■ **MATERIAL**:
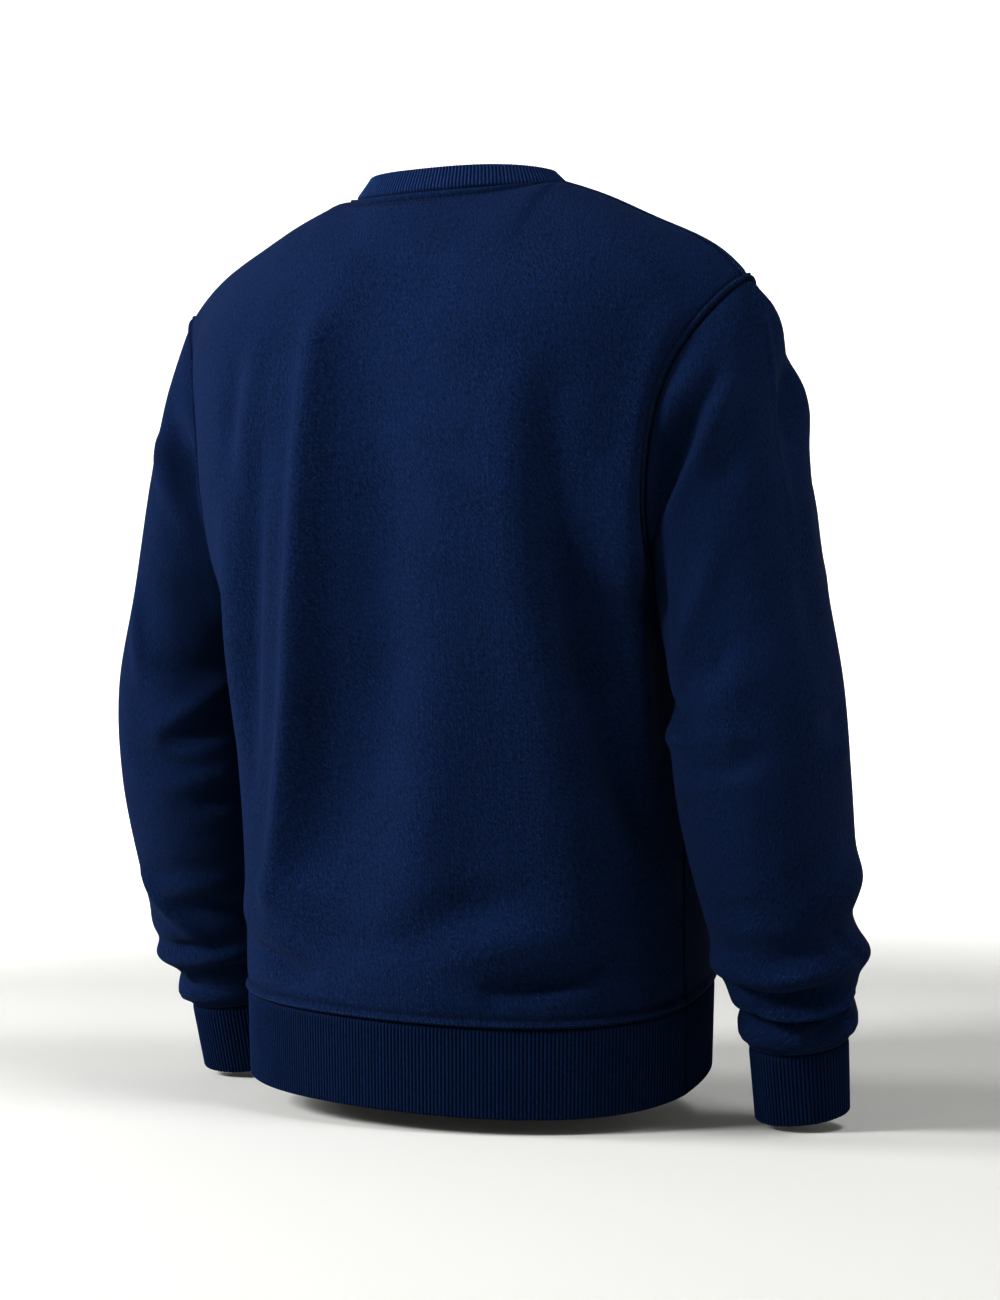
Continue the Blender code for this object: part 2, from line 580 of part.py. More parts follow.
def panel_band(grid, with_shoulder):
    """Raised bands on a body panel: hem, armholes and neckline, and the shoulders if it has them.

    The armhole's band lies flat right under the arm."""
    band = np.zeros(grid.shape[:2])
    band[:2] = BAND_HEIGHT
    band[BODY_ROWS_BELOW + FLAT_BAND_ROWS:, :2] = BAND_HEIGHT
    band[BODY_ROWS_BELOW + FLAT_BAND_ROWS:, -2:] = BAND_HEIGHT
    neck = 2 + SHOULDER_COLUMNS
    band[-2:, neck:-neck] = BAND_HEIGHT
    if with_shoulder:
        band[-2:] = BAND_HEIGHT
    return band


def bridge(points, first, second, first_at, second_at, flip):
    """Triangles between two runs of point numbers, matched by their places along the edge.

    A square is split from its lower outer corner, so that both sides of a seam split alike."""
    triangles = []
    i = j = 0
    while i < len(first) - 1 or j < len(second) - 1:
        if i == len(first) - 1 or j == len(second) - 1:
            step_first = j == len(second) - 1
        elif first_at[i] == second_at[j] and first_at[i + 1] == second_at[j + 1]:
            step_first = points[first[i + 1], 2] < points[first[i], 2]
        else:
            step_first = first_at[i + 1] <= (second_at[j] + second_at[j + 1]) / 2
        if step_first:
            triangles.append((first[i + 1], first[i], second[j]))
            i += 1
        else:
            triangles.append((second[j], second[j + 1], first[i]))
            j += 1
    if flip:
        triangles = [triangle[::-1] for triangle in triangles]
    return triangles


def skin(numbers, points, flip):
    """Triangles of a grid of points, each square split along its shorter diagonal."""
    triangles = []
    for r in range(numbers.shape[0] - 1):
        for c in range(numbers.shape[1] - 1):
            a, b = numbers[r, c], numbers[r, c + 1]
            d, e = numbers[r + 1, c], numbers[r + 1, c + 1]
            if np.linalg.norm(points[a] - points[e]) <= np.linalg.norm(points[b] - points[d]):
                triangles += [(a, b, e), (a, e, d)]
            else:
                triangles += [(a, b, d), (b, e, d)]
    if flip:
        triangles = [triangle[::-1] for triangle in triangles]
    return triangles


def numbered(grid, start, closed):
    """Point numbers of a grid, with the first column again at the end of a tube."""
    numbers = start + np.arange(grid.shape[0] * grid.shape[1]).reshape(grid.shape[:2])
    return np.concatenate([numbers, numbers[:, :1]], axis=1) if closed else numbers


def wall(outer, inner, outer_at, inner_at, closed):
    """Closed wall between an outer and an inner grid, which may have different counts.

    outer_at and inner_at hold each grid's row places and column places."""
    points = np.concatenate([outer.reshape(-1, 3), inner.reshape(-1, 3)])
    outside = numbered(outer, 0, closed)
    inside = numbered(inner, outer.shape[0] * outer.shape[1], closed)
    triangles = skin(outside, points, False) + skin(inside, points, True)
    rows, columns = 0, 1
    places = (outer_at[columns], inner_at[columns])
    triangles += bridge(points, outside[0], inside[0], *places, False)
    triangles += bridge(points, outside[-1], inside[-1], *places, True)
    if not closed:
        places = (outer_at[rows], inner_at[rows])
        triangles += bridge(points, outside[:, 0], inside[:, 0], *places, True)
        triangles += bridge(points, outside[:, -1], inside[:, -1], *places, False)
    corners = points[np.array(triangles)]
    volume = np.einsum("ij,ij->", corners[:, 0], np.cross(corners[:, 1], corners[:, 2]))
    if volume < 0:
        triangles = [triangle[::-1] for triangle in triangles]
    return points, triangles


def drawn_edge(edge, next_in, lift, closed):
    """Edge points moved back into their piece until they are half a seam gap off the seam."""
    step = next_in - edge
    step /= np.linalg.norm(step, axis=1)[:, None]
    if closed:
        along = np.roll(edge, -1, axis=0) - np.roll(edge, 1, axis=0)
    else:
        along = np.gradient(edge, axis=0)
    face = np.cross(along, lift)
    face /= np.linalg.norm(face, axis=1)[:, None]
    slant = np.abs(np.einsum("ij,ij->i", step, face))
    return edge + step * (SEAM_GAP / 2 / np.maximum(slant, LEAST_SLANT))[:, None]


def drawn_back(grid, lift, closed):
    """Grid with its edges drawn back, so that pieces stay apart."""
    grid = grid.copy()
    for edge, next_in in ((0, 1), (-1, -2)):
        grid[edge] = drawn_edge(grid[edge], grid[next_in], lift[edge], closed)
        if not closed:
            side, beside = grid[:, edge], grid[:, next_in]
            grid[:, edge] = drawn_edge(side, beside, lift[:, edge], False)
    return grid


def fleece_wall(grid, lift, relief, band, closed):
    """Wall of a fleece piece. The bands are raised on the outside alone, less in tight seams."""
    base = drawn_back(grid, lift, closed)
    if not closed:
        armpits = base[BODY_ROWS_BELOW, [0, -1]]
        step = base[BODY_ROWS_BELOW - 1, [0, -1]] - armpits
        step /= np.linalg.norm(step, axis=1)[:, None]
        base[BODY_ROWS_BELOW, [0, -1]] = armpits + step * SEAM_GAP
    stretch = np.linalg.norm(lift, axis=2)
    outer = base + lift * (relief + band / stretch**2)[:, :, None]
    inner = base + lift * (relief - FLEECE_WALL)[:, :, None]
    count = grid.shape[1]
    last_row, last_column = grid.shape[0] - 1, count if closed else count - 1
    columns = [c for c in range(last_column + 1) if c not in (1, last_column - 1)]
    if closed:
        rows = [r for r in range(last_row + 1) if r != last_row - 1]
        inner = inner[np.ix_(rows, columns[:-1])]
    else:
        rows = [r for r in range(last_row + 1) if r not in (1, last_row - 1)]
        inner = inner[np.ix_(rows, columns)]
    outer_at, inner_at = (range(last_row + 1), range(last_column + 1)), (rows, columns)
    return wall(outer, inner, outer_at, inner_at, closed)


def along_row(row, place):
    """Values of a row of points at fractional column numbers."""
    columns = np.arange(len(row))
    return np.stack([np.interp(place, columns, row[:, k]) for k in range(3)], axis=1)


def rib_wall(grid, lift, closed):
    """Wall of a rib piece: ribs stand on the outside, over a plain inside."""
    base = drawn_back(grid, lift, closed)
    if closed:
        base = np.concatenate([base, base[:, :1]], axis=1)
        lift = np.concatenate([lift, lift[:, :1]], axis=1)
    run = lengths(base[0])
    sparse = int(round(run[-1] / RIB_PITCH / RIBS_PER_INNER_COLUMN))
    points = sparse * 2 * RIBS_PER_INNER_COLUMN
    stops = np.linspace(0, run[-1], points + 1)
    place = np.interp(stops, run, np.arange(len(run)))
    raised = RIB_HEIGHT * (np.arange(points + 1) % 2)
    base = np.array([along_row(row, place) for row in base])
    lift = np.array([along_row(row, place) for row in lift])
    outer = base + lift * raised[:, None]
    inner = (base - lift * RIB_WALL)[:, ::2 * RIBS_PER_INNER_COLUMN]
    if closed:
        outer, inner = outer[:, :-1], inner[:, :-1]
    rows = range(len(grid))
    return wall(outer, inner, (rows, stops), (rows, stops[::2 * RIBS_PER_INNER_COLUMN]), closed)


def linear_colour(code):
    """Linear colour from an sRGB hex code."""
    channels = [int(code[k:k + 2], 16) / 255 for k in (1, 3, 5)]
    return [c / 12.92 if c <= 0.04045 else ((c + 0.055) / 1.055) ** 2.4 for c in channels]


def add_piece(name, points, triangles, roughness):
    """A closed cloth solid as its own named object with its own material."""
    mesh = bpy.data.meshes.new(name)
    mesh.from_pydata(points.tolist(), [], [tuple(int(n) for n in t) for t in triangles])
    mesh.shade_smooth()
    material = bpy.data.materials.new(name)
    material.use_nodes = True
    shader = material.node_tree.nodes["Principled BSDF"]
    shader.inputs["Base Color"].default_value = (*linear_colour(NAVY), 1.0)
    shader.inputs["Roughness"].default_value = roughness
    shader.inputs["Metallic"].default_value = 0.0
    mesh.materials.append(material)
    item = bpy.data.objects.new(name, mesh)
    bpy.context.scene.collection.objects.link(item)
    return item


for old in list(bpy.data.objects):
    bpy.data.objects.remove(old, do_unlink=True)

# Base surfaces. The right sleeve is the mirrored left one before its own folds.
back, front = body_panels()
left_armhole = armhole_ring(back, front, -1)
outward = armhole_ring(grid_normals(back, False, -1), grid_normals(front, False, 1), -1)
left_sleeve, sleeve_angles, left_cuff = sleeve_grids(left_armhole, outward)
mirror = np.array([-1, 1, 1])
collar = collar_grid(neck_ring(back, front))

grids = {
    "back_panel": back,
    "front_panel": front,
    "left_sleeve": left_sleeve,
    "right_sleeve": left_sleeve * mirror,
    "neck_rib": collar,
    "hem_rib_back": hem_grid(back),
    "hem_rib_front": hem_grid(front),
    "left_cuff": left_cuff,
    "right_cuff": left_cuff * mirror,
}
facing = {
    "back_panel": -1,
    "front_panel": 1,
    "left_sleeve": -1,
    "right_sleeve": 1,
    "neck_rib": -1,
    "hem_rib_back": 1,
    "hem_rib_front": -1,
    "left_cuff": -1,
    "right_cuff": 1,
}
tubes = ("left_sleeve", "right_sleeve", "neck_rib", "left_cuff", "right_cuff")
plain = {name: grid_normals(grids[name], name in tubes, facing[name]) for name in grids}
for name in ("back_panel", "front_panel"):
    ease_corners(plain[name])
offsets = share_normals(grids, plain)

reliefs = {
    "back_panel": panel_relief(back, BACK_FOLDS),
    "front_panel": panel_relief(front, FRONT_FOLDS),
    "left_sleeve": sleeve_relief(left_sleeve, sleeve_angles, LEFT_SLEEVE_FOLDS),
    "right_sleeve": sleeve_relief(left_sleeve, sleeve_angles, RIGHT_SLEEVE_FOLDS),
}
sleeve_band = np.zeros(left_sleeve.shape[:2])
sleeve_band[-2:] = BAND_HEIGHT
bands = {
    "back_panel": panel_band(back, True),
    "front_panel": panel_band(front, False),
    "left_sleeve": sleeve_band,
    "right_sleeve": sleeve_band,
}
for name, grid in grids.items():
    if name in reliefs:
        solid = fleece_wall(grid, offsets[name], reliefs[name], bands[name], name in tubes)
        add_piece(name, *solid, FLEECE_ROUGHNESS)
    else:
        add_piece(name, *rib_wall(grid, offsets[name], name in tubes), RIB_ROUGHNESS)
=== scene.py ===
"""Looks of a crewneck sweatshirt in brushed cotton fleece, one section per sewn piece."""
import math

import bpy
import numpy as np
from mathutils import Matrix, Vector


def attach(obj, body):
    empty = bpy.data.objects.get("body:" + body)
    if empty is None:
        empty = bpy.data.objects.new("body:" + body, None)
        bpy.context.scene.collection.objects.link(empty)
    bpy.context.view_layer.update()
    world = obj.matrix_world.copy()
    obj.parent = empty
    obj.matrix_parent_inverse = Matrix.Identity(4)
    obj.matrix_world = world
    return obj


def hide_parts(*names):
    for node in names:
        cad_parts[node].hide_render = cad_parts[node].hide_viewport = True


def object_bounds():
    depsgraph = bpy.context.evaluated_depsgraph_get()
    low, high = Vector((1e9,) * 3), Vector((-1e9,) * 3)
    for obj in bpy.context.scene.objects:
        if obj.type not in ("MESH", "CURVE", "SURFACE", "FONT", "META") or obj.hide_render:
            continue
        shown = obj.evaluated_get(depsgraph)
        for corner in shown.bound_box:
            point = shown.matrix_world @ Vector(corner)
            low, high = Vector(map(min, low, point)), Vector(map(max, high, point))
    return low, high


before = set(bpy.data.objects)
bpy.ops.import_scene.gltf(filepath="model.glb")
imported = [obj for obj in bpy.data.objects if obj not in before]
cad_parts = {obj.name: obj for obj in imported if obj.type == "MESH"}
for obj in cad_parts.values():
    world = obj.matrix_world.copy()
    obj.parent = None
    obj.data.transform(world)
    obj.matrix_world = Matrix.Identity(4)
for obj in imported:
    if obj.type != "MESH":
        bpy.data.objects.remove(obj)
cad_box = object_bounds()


# ---------------------------------------------------------------- camera
# A portrait lens behind the wearer's right shoulder, level with the middle of the garment, far
# enough away that the near sleeve looks hardly larger than the far one.
BACK_VIEW = np.array([-0.5736, 0.8192, 0.0])
UP = np.array([0.0, 0.0, 1.0])
CAMERA_DISTANCE = 2.4
CAMERA_HEIGHT = -0.34
CAMERA_LENS = 88.4
CAMERA_SENSOR = 36.0
CAMERA_SHIFT = 0.0154


def add_object(name, data):
    """Adds an object to the scene."""
    item = bpy.data.objects.new(name, data)
    bpy.context.scene.collection.objects.link(item)
    return item


camera = add_object("camera", bpy.data.cameras.new("camera"))
camera.location = Vector(BACK_VIEW * CAMERA_DISTANCE + UP * CAMERA_HEIGHT)
camera.rotation_euler = (-Vector(BACK_VIEW)).to_track_quat("-Z", "Y").to_euler()
camera.data.lens = CAMERA_LENS
camera.data.sensor_width = CAMERA_SENSOR
camera.data.shift_x = CAMERA_SHIFT
bpy.context.scene.camera = camera


# ---------------------------------------------------------------- floor and light
# A pale painted studio sweep that curves up all round, with soft light from the wearer's left.
# Lights over the garment face the sweep, so that it stays white without lighting the cloth.
VIEW_LEFT = np.array([0.8192, 0.5736, 0.0])
FLOOR_COLOUR = "#a8a8a6"
FLOOR_MIDDLE = 0.6
FLOOR_RADIUS = 5.0
FLOOR_CURVE = 2.5
FLOOR_WALL = 4.0
FLOOR_SIDES = 96
FLOOR_CURVE_STEPS = 13
FLOOR_DROP = 0.004
SOFT_LIGHTS = (
    # name, left, back, up, size, power
    ("key_light", 2.95, 1.2, 1.6, 0.9, 190.0),
    ("side_light", 3.2, -0.5, 1.0, 0.8, 108.0),
    ("top_light", -1.3, 1.3, 3.0, 1.2, 84.0),
)
WALL_LIGHTS = 6
WALL_LIGHT_RING = 2.5
WALL_LIGHT_HEIGHT = 2.3
WALL_LIGHT_SIZE = 1.5
WALL_LIGHT_DIP = 0.55
WALL_LIGHT_POWER = 390.0
SKY_LIGHT = 0.15
EXPOSURE = 0.30
GAMMA = 0.8


def linear(code):
    """Linear colour, with full alpha, from an sRGB hex code."""
    channels = [int(code[k:k + 2], 16) / 255 for k in (1, 3, 5)]
    return [c / 12.92 if c <= 0.04045 else ((c + 0.055) / 1.055) ** 2.4 for c in channels] + [1.0]


def new_material(name):
    """A material with a plain Principled shader, and its tree and shader."""
    material = bpy.data.materials.new(name)
    material.use_nodes = True
    tree = material.node_tree
    return material, tree, tree.nodes["Principled BSDF"]


def set_inputs(tree, node, inputs):
    """Sets a node's inputs. An input is a value, or a socket to link from."""
    for place, value in inputs.items():
        if isinstance(value, bpy.types.NodeSocket):
            tree.links.new(value, node.inputs[place])
        else:
            node.inputs[place].default_value = value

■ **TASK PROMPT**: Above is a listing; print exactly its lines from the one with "for name, grid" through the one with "if empty is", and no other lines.

■ **COMPLETED TASK**:
for name, grid in grids.items():
    if name in reliefs:
        solid = fleece_wall(grid, offsets[name], reliefs[name], bands[name], name in tubes)
        add_piece(name, *solid, FLEECE_ROUGHNESS)
    else:
        add_piece(name, *rib_wall(grid, offsets[name], name in tubes), RIB_ROUGHNESS)
=== scene.py ===
"""Looks of a crewneck sweatshirt in brushed cotton fleece, one section per sewn piece."""
import math

import bpy
import numpy as np
from mathutils import Matrix, Vector


def attach(obj, body):
    empty = bpy.data.objects.get("body:" + body)
    if empty is None:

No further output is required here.